Thursday, December 22, 2005

A curse

Today I curse you; that you may encounter on your chosen path a stranger with whom you will rest and talk at length under a pin-holed firmament ablaze with destiny. He will make you drink his poison and put you to sleep; beseeching you to awake soon, for the hour of journey is at hand. The potion shall make you dream of phantasms in which you are one again, before the time the mirror cracked and scattered you across the night sky of oblivion. But then you shall awake at dawn, or late in the afternoon when the sun lies aged on the moss, to find the stranger gone, the taste of his poison fading. With a leaden heart you shall resume your travels. But your scurrilous phantom-selves will haunt you to weariness, smirking that you believed in their corporeality in the innocence of your slumber, demanding of you the conquest of that lost realm of unity.

Central Calcutta

Later that day, I wrote in a cathartic letter to a friend who has never seen Calcutta, a rambling description of the path that took me everyday from my home to the university.

“While I was in college I took the subway everyday from south Calcutta, where I live, to central Calcutta. Central Calcutta. The bridge between the new, upstart south and the timeless north. The gradual transition is noticeable as you travel down Central Avenue, the main artery between the old world and the new. The facade of buildings change from modern to early nineteenth century or older, and lanes and by-lanes explode on either side, disgorging rickshaws and people so that traffic is slow. Then the road narrows, the din ceases and suddenly you are in the moribund peace of the north. It is like travelling onwards on a great river that empties into the calm of a greater delta. As in a delta, the river gets fragmented, and a multitude of channels emerge; old, thin and finger-like, they stretch into the space between the aging buildings with easy sociability while the laughter of street-children and triangular political festoons flutter in the wind. The subway, bearing me across half the city, disgorges me into this chaos. I walk up the stairs to emerge into bright sunlight. I see a long line of squatting plumbers and locksmiths, waiting to be hired. Then on to Gandhi Road, with its rows of wedding-band musicians, in red coats and hats with fluffy pom-poms, getting ready to play the latest Hindi film song hits on trombones and trumpets, the men sedating their tired lungs with a smoke while polishing their brass instruments till the passers-by could comb their hair reflected on their glorious convexity.” How I missed, that day, the delicious sights and sounds of a great, big, living, disorderly city; disorderly, like life itself.

September twenty sixth

September twenty sixth. Yesterday, I jogged from my house to the department in the morning for class. Near downtown, I passed a large hotel, with its windows glinting in the early slanting sun. There were cars moving on the street. Down the road, the dew-washed parking lot of a church stood in the shadow of the spire. As I looked at this scene I suddenly knew why I miss living in a large city. It is the certain knowledge of the existence of unknown spaces beyond the visible scene that makes me love cities. With a city, its intimacy with your senses can never end and can be advanced effortlessly to successively deeper levels. Not so with smaller spaces, where purely sensory possibilities are exhausted faster. When I looked at the church spire, I had a sad feeling of the certainty of what lay beyond. I jogged on.

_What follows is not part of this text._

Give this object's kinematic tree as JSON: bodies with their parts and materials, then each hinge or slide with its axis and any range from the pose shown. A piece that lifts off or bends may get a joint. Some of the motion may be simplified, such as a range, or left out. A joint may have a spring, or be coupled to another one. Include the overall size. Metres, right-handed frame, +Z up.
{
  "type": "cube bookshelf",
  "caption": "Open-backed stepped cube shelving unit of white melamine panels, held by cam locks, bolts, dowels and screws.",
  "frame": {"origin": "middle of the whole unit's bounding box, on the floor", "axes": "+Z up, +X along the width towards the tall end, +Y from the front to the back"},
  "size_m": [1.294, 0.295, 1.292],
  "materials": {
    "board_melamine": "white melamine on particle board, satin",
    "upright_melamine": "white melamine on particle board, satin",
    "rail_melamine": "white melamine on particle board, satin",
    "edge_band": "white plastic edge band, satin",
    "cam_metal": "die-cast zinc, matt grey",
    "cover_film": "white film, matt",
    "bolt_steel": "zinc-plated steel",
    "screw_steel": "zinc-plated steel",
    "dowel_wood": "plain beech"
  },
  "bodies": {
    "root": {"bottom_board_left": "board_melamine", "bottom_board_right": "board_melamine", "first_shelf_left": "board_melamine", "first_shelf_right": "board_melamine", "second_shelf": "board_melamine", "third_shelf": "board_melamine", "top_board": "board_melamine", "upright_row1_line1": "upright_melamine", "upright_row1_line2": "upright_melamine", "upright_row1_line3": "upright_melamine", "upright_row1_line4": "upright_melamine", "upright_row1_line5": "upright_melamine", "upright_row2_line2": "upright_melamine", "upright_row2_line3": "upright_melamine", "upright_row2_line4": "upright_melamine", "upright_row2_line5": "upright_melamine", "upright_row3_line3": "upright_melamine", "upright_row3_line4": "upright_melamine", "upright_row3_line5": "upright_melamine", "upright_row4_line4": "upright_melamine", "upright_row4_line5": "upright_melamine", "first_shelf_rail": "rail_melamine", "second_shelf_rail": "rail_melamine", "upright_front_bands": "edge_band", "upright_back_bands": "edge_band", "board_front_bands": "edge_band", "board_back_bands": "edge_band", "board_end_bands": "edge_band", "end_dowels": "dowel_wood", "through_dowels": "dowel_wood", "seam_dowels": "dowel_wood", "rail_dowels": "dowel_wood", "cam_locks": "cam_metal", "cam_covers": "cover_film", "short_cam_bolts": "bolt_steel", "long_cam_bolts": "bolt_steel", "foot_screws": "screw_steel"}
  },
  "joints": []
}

Escape to and from reality

I am being followed. Time and again, at bus-stops, and public-library restrooms, I feel furtive eyes on me. The eyes will not leave me alone at home and I suspect that little by little they are discovering the keyholes of my mind. I have to plan an escape, and no better way to avoid their detection than to make the plan public, for the eyes will not think of looking there. Never. They operate differently. There are two kinds of escape that I have been thinking of. I could pretend I was very busy with the diurnal rythm of my life; this is difficult, as it involves displaying attention to a lot of mechanical, clickety-click detail that would normally pass through this seive-like consiousness used to self-indulgence ; I will have to collect and sift through the objects, find a continuing pattern and force them into a tenuous chain of reason, all in one seamless, unreflective act of living. It is like climbing in a world of uncertain gravity, and here you make your rope as you go. Here, you can only pray as you climb higher that you know the right direction or that you wove your ropes well in case you have to turn back. The other escape I have been thinking of is to open the trap door and jump in. This is simpler and hence the more often used. But once you are in, there is no telling what you will see inside, because in the underworld you make your monsters as you go. And they are only as terrible as your own fears are.
But escape I must. So, which will it be, Caradhras or Moria?